## What is being asked
What follows is a listing; give it again exactly, in its entirety.

## Source data
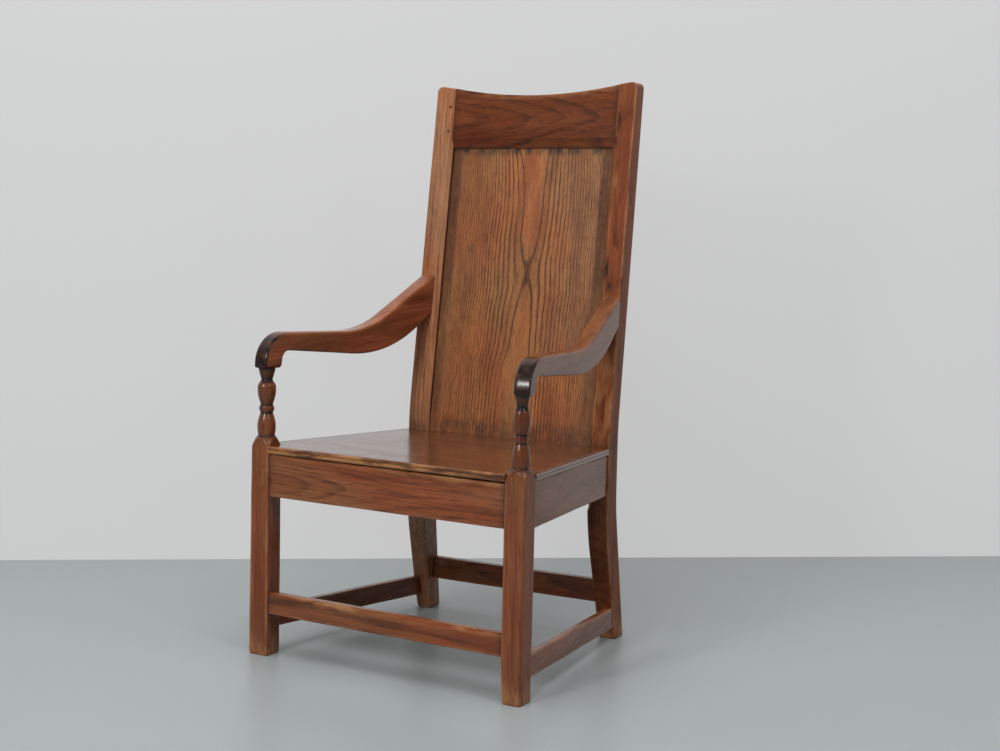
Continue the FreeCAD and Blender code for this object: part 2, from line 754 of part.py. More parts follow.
def back_seat_rail(stiles):
    body = new_body("back_seat_rail")
    low = stile_inner("back_rail_bottom")
    high = stile_inner("seat_under")
    outline = [
        (f"-{low}", "back_rail_bottom"),
        (low, "back_rail_bottom"),
        (high, "seat_under"),
        (f"-{high}", "seat_under"),
    ]
    pad(body, front_sketch(body, "board", "back_face", outline), "back_rail_thickness", backwards=True)
    bed(body)
    start = ("panel_bottom - fit", "panel_recess - fit")
    corner = ("-half_back", leaning_depth(*start), leaning_height(*start))
    span = ("back_width", "panel_thickness + 2 * fit", "back_rail_height")
    block(body, "groove", corner, span, "-back_lean")
    height = "(back_rail_height - panel_groove)"
    for name, side in SIDES.items():
        inner = stile_inner("back_rail_top")
        depth = "back_face + back_rail_thickness - tenon_thickness - peg_fit"
        cross_tenon(body, stiles[name], f"back_{name}", side, inner, depth, "back_rail_bottom", height)
        for number, share in enumerate(PEG_SHARES, 1):
            base = (f"{side} * ({inner} + peg_inset)", "back_face + stile_depth",
                    f"back_rail_bottom + {share} * {height}")
            title = f"back_rail_peg_{name}_{number}"
            peg("seat_rail_pegs", (stiles[name], body), title, base, (1, 0, 0), "90")


# Seat: one broad board notched round the four posts and nailed down on the rails
def seat_board(rails):
    body = new_body("seat_board")
    leg_notch = "(leg_section + fit + seat_shift)"
    stile_notch = "(back_face - fit)"
    edge = "(panel_front - fit)"
    half = [
        ("(leg_inner - fit)", "0"),
        ("(leg_inner - fit)", leg_notch),
        ("half_front", leg_notch),
        (stile_outer("seat_height"), stile_notch),
        (f"({stile_inner('seat_under')} - 2 * fit)", stile_notch),
        (f"({stile_inner('seat_under')} - 2 * fit)", edge),
    ]
    corners = half + [(f"-{x}", y) for x, y in reversed(half)]
    board = plan_sketch(body, "board", "seat_height", corners, "-seat_slope")
    pad(body, board, "seat_thickness", backwards=True)
    middle = f"({leg_notch} + {stile_notch}) / 2"
    halfway = f"(half_front + {half[3][0]}) / 2"
    level = f"seat_height - {middle} * seat_pitch"
    spots = [("0", "0", "seat_height"), (halfway, middle, level), (f"-{halfway}", middle, level)]
    soften(body, "nosing", edges_through(body, *spots), "seat_nosing")
    for name, (across, depth, rail) in NAILS.items():
        base = (across, depth, f"seat_height - {depth} * seat_pitch - nail_sink")
        peg("seat_nails", (body, rails[rail]), f"seat_nail_{name}", base, (1, 0, 0), "180", "nail_length",
            "nail_radius", 4)


# Stretchers near the floor
def front_stretcher(legs):
    body = new_body("front_stretcher")
    top = "(front_stretcher_bottom + front_stretcher_height)"
    outline = [
        ("-leg_inner", "front_stretcher_bottom"),
        ("leg_inner", "front_stretcher_bottom"),
        ("leg_inner", top),
        ("-leg_inner", top),
    ]
    board = front_sketch(body, "board", "stretcher_setback", outline)
    pad(body, board, "stretcher_thickness", backwards=True)
    soften(body, "wear", edges_through(body, ("0", "stretcher_setback", top)), "stretcher_wear")
    for name, side in SIDES.items():
        depth = "stretcher_setback + stretcher_thickness / 3"
        cross_tenon(body, legs[name], f"front_{name}_stretcher", side, "leg_inner", depth,
                    "front_stretcher_bottom", "front_stretcher_height")
        middle = "front_stretcher_bottom + front_stretcher_height / 2"
        base = (f"{side} * (leg_inner + peg_inset)", "0", middle)
        peg("stretcher_pegs", (legs[name], body), f"front_stretcher_peg_{name}", base, (1, 0, 0), "-90")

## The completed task
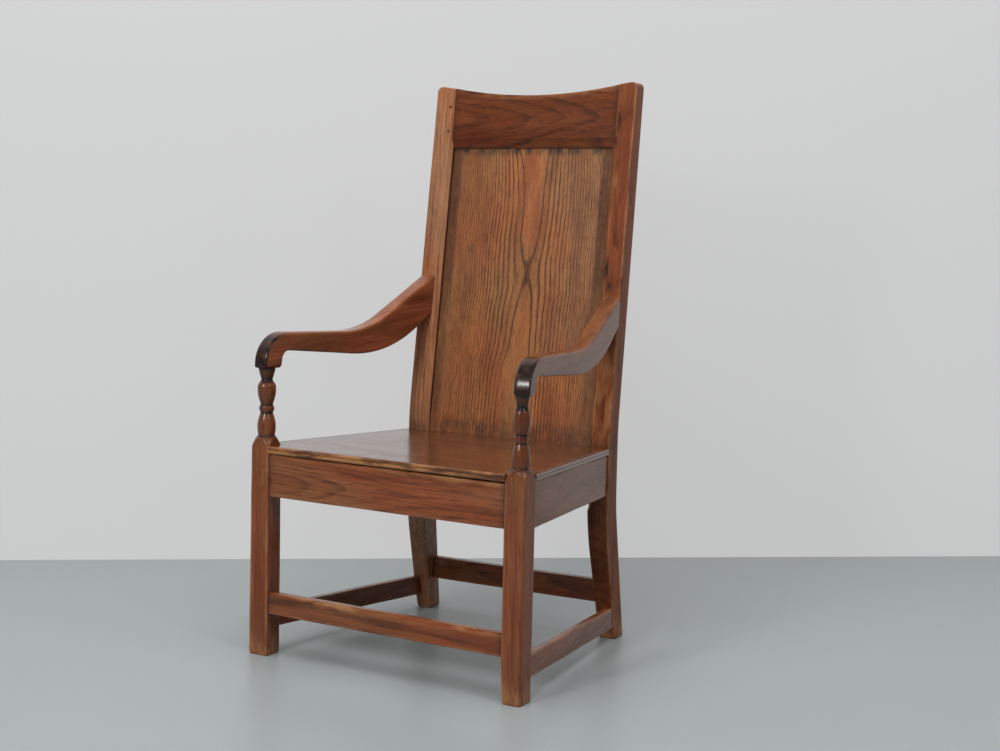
Continue the FreeCAD and Blender code for this object: part 2, from line 754 of part.py. More parts follow.
def back_seat_rail(stiles):
    body = new_body("back_seat_rail")
    low = stile_inner("back_rail_bottom")
    high = stile_inner("seat_under")
    outline = [
        (f"-{low}", "back_rail_bottom"),
        (low, "back_rail_bottom"),
        (high, "seat_under"),
        (f"-{high}", "seat_under"),
    ]
    pad(body, front_sketch(body, "board", "back_face", outline), "back_rail_thickness", backwards=True)
    bed(body)
    start = ("panel_bottom - fit", "panel_recess - fit")
    corner = ("-half_back", leaning_depth(*start), leaning_height(*start))
    span = ("back_width", "panel_thickness + 2 * fit", "back_rail_height")
    block(body, "groove", corner, span, "-back_lean")
    height = "(back_rail_height - panel_groove)"
    for name, side in SIDES.items():
        inner = stile_inner("back_rail_top")
        depth = "back_face + back_rail_thickness - tenon_thickness - peg_fit"
        cross_tenon(body, stiles[name], f"back_{name}", side, inner, depth, "back_rail_bottom", height)
        for number, share in enumerate(PEG_SHARES, 1):
            base = (f"{side} * ({inner} + peg_inset)", "back_face + stile_depth",
                    f"back_rail_bottom + {share} * {height}")
            title = f"back_rail_peg_{name}_{number}"
            peg("seat_rail_pegs", (stiles[name], body), title, base, (1, 0, 0), "90")


# Seat: one broad board notched round the four posts and nailed down on the rails
def seat_board(rails):
    body = new_body("seat_board")
    leg_notch = "(leg_section + fit + seat_shift)"
    stile_notch = "(back_face - fit)"
    edge = "(panel_front - fit)"
    half = [
        ("(leg_inner - fit)", "0"),
        ("(leg_inner - fit)", leg_notch),
        ("half_front", leg_notch),
        (stile_outer("seat_height"), stile_notch),
        (f"({stile_inner('seat_under')} - 2 * fit)", stile_notch),
        (f"({stile_inner('seat_under')} - 2 * fit)", edge),
    ]
    corners = half + [(f"-{x}", y) for x, y in reversed(half)]
    board = plan_sketch(body, "board", "seat_height", corners, "-seat_slope")
    pad(body, board, "seat_thickness", backwards=True)
    middle = f"({leg_notch} + {stile_notch}) / 2"
    halfway = f"(half_front + {half[3][0]}) / 2"
    level = f"seat_height - {middle} * seat_pitch"
    spots = [("0", "0", "seat_height"), (halfway, middle, level), (f"-{halfway}", middle, level)]
    soften(body, "nosing", edges_through(body, *spots), "seat_nosing")
    for name, (across, depth, rail) in NAILS.items():
        base = (across, depth, f"seat_height - {depth} * seat_pitch - nail_sink")
        peg("seat_nails", (body, rails[rail]), f"seat_nail_{name}", base, (1, 0, 0), "180", "nail_length",
            "nail_radius", 4)


# Stretchers near the floor
def front_stretcher(legs):
    body = new_body("front_stretcher")
    top = "(front_stretcher_bottom + front_stretcher_height)"
    outline = [
        ("-leg_inner", "front_stretcher_bottom"),
        ("leg_inner", "front_stretcher_bottom"),
        ("leg_inner", top),
        ("-leg_inner", top),
    ]
    board = front_sketch(body, "board", "stretcher_setback", outline)
    pad(body, board, "stretcher_thickness", backwards=True)
    soften(body, "wear", edges_through(body, ("0", "stretcher_setback", top)), "stretcher_wear")
    for name, side in SIDES.items():
        depth = "stretcher_setback + stretcher_thickness / 3"
        cross_tenon(body, legs[name], f"front_{name}_stretcher", side, "leg_inner", depth,
                    "front_stretcher_bottom", "front_stretcher_height")
        middle = "front_stretcher_bottom + front_stretcher_height / 2"
        base = (f"{side} * (leg_inner + peg_inset)", "0", middle)
        peg("stretcher_pegs", (legs[name], body), f"front_stretcher_peg_{name}", base, (1, 0, 0), "-90")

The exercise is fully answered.